We recognize the statement on the right may strike many readers as a bit far-fetched, and in the short-term, this may be true. However, we also challenge readers to imagine how each statement might play with employees, consumers and investors one, two and three years from now. As societal and legal expectations around gender pay equity and pay transparency continue to grow, it becomes easier and easier to envision a world where companies shift their approach to include more of the language found in our future state example. Similarly, one can imagine the language on the left feeling increasingly out of touch.
Importantly, while we’ve presented the two examples above as stark contrasts in style and tone (for added effect), this is not really an either/or situation. Change can be incremental. As we noted in the introduction of this article, linking pay and performance, managing risk and reward, aligning executive and shareholder interests, and targeting pay at or above the market 50th percentile to attract and retain key talent all remain very important and relevant. Therefore, we encourage companies to find ways to appropriately layer-on discussions of fairness, transparency and cultural alignment to the existing pillars of their compensation philosophy to create a more balanced approach to pay decisions, considering both external and internal perspectives.
How Should Your Company Approach Change?
Above all else, companies must remember to be authentic when approaching the issues of pay equity and pay transparency. The only thing worse than ignoring fairness and transparency is pretending to be fair and transparent when you are not. This means your compensation philosophy should not change until you have the policies and practices in place to actually deliver on your stated goals.
As a potential starting point, once you begin to conduct annual gender pay equity assessments, it may be worthwhile to add a sentence or two to your existing compensation philosophy mentioning the fact that pay equity analyses are now an additional factor considered in pay decisions across your organization. From there, your compensation philosophy can continue to evolve at a measured pace in tandem with your pay practices. Importantly, this also means your compensation philosophy must become a living and breathing document that you review annually.

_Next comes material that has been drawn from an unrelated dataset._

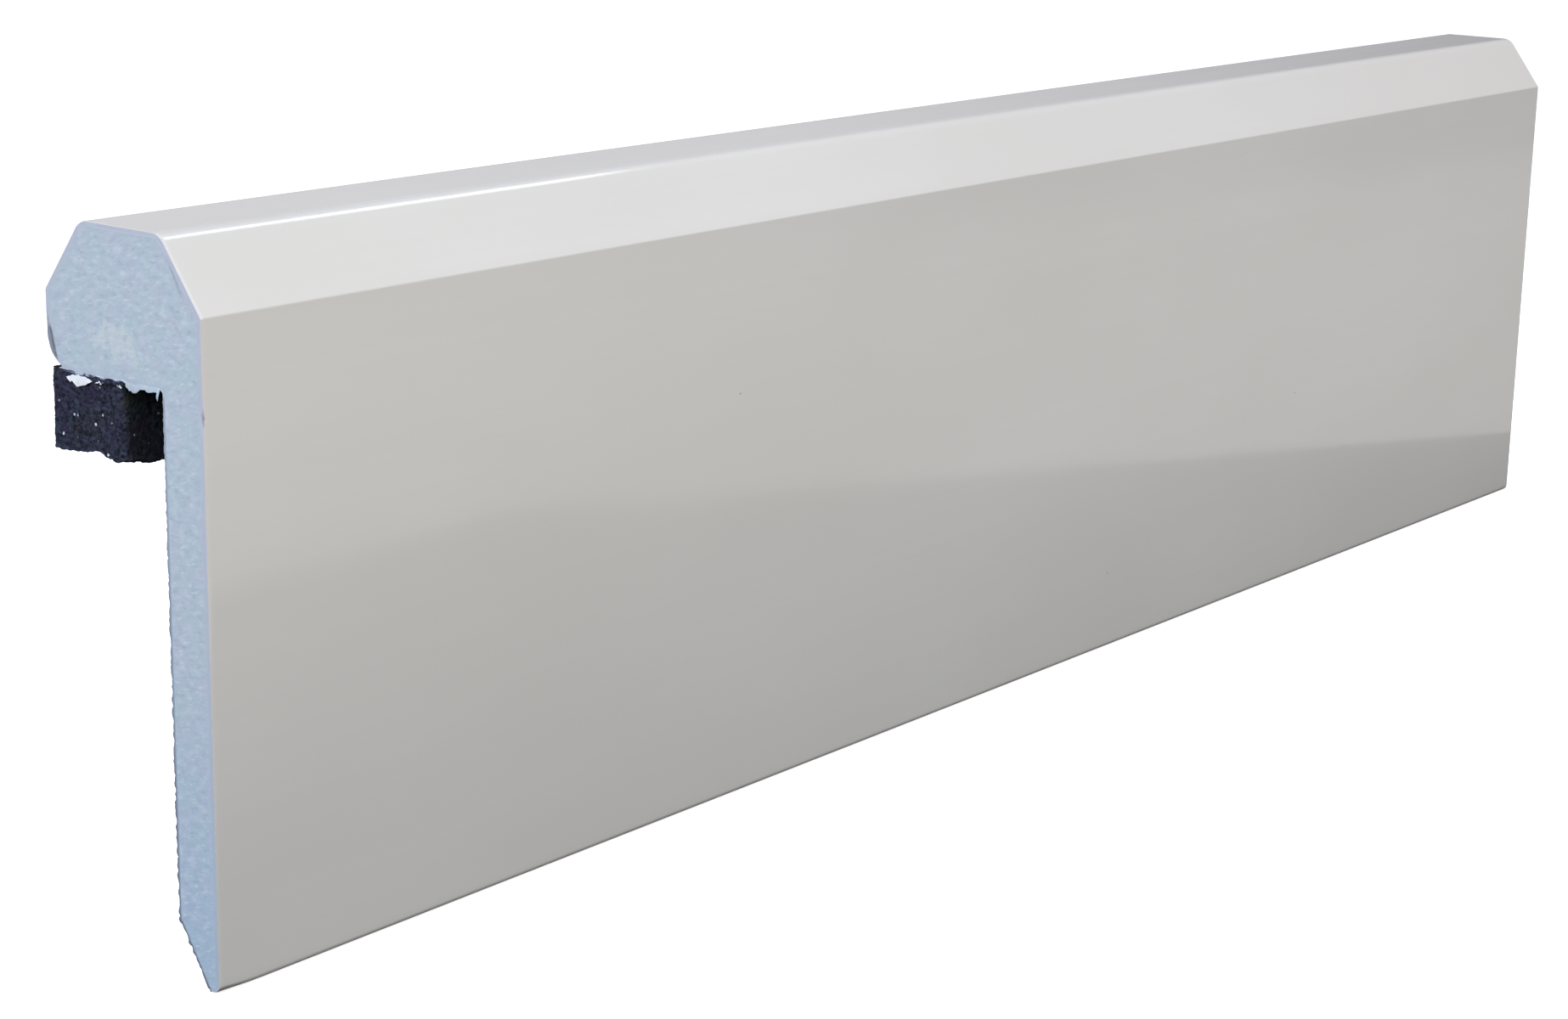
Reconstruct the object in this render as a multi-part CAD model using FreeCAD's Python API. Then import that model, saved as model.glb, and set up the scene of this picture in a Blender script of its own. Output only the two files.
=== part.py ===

However, for companies interested in pursuing change at a faster rate, the best way to start is by finding out what you actually pay for today. This typically requires a multi-variable regression analysis across numerous factors to determine what really drives pay outcomes for your people. For example, just because you have a merit matrix and a bonus plan with an individual component doesn’t mean pay-for-performance outcomes are consistent across your organization. Too much manager discretion could be getting in the way. We recommend following a three step process to accelerate change:
- Soul Search: What does your compensation philosophy say today and what do you ideally want it to say in the future?
- Theory vs. Practice: Conduct a detailed analysis on the real drivers of pay within your organization. How well does your current reality align with your stated goals today and your desired goals in the future?
- Execute Change: Once you know the real drivers of pay within your organization, you’ll be empowered to double down on what’s working, eliminate what is not and add new drivers of pay.
Finally, and continuing with the theme of authenticity, your compensation philosophy should always remain tightly linked to your company culture and values. For example, if your company thrives on a highly competitive pay-for-performance culture, this shouldn’t be deemphasized in your compensation philosophy simply because other issues are rising in prominence. The key is to balance the existing approaches to pay that work well for your organization against changing standards and norms around pay equity and transparency.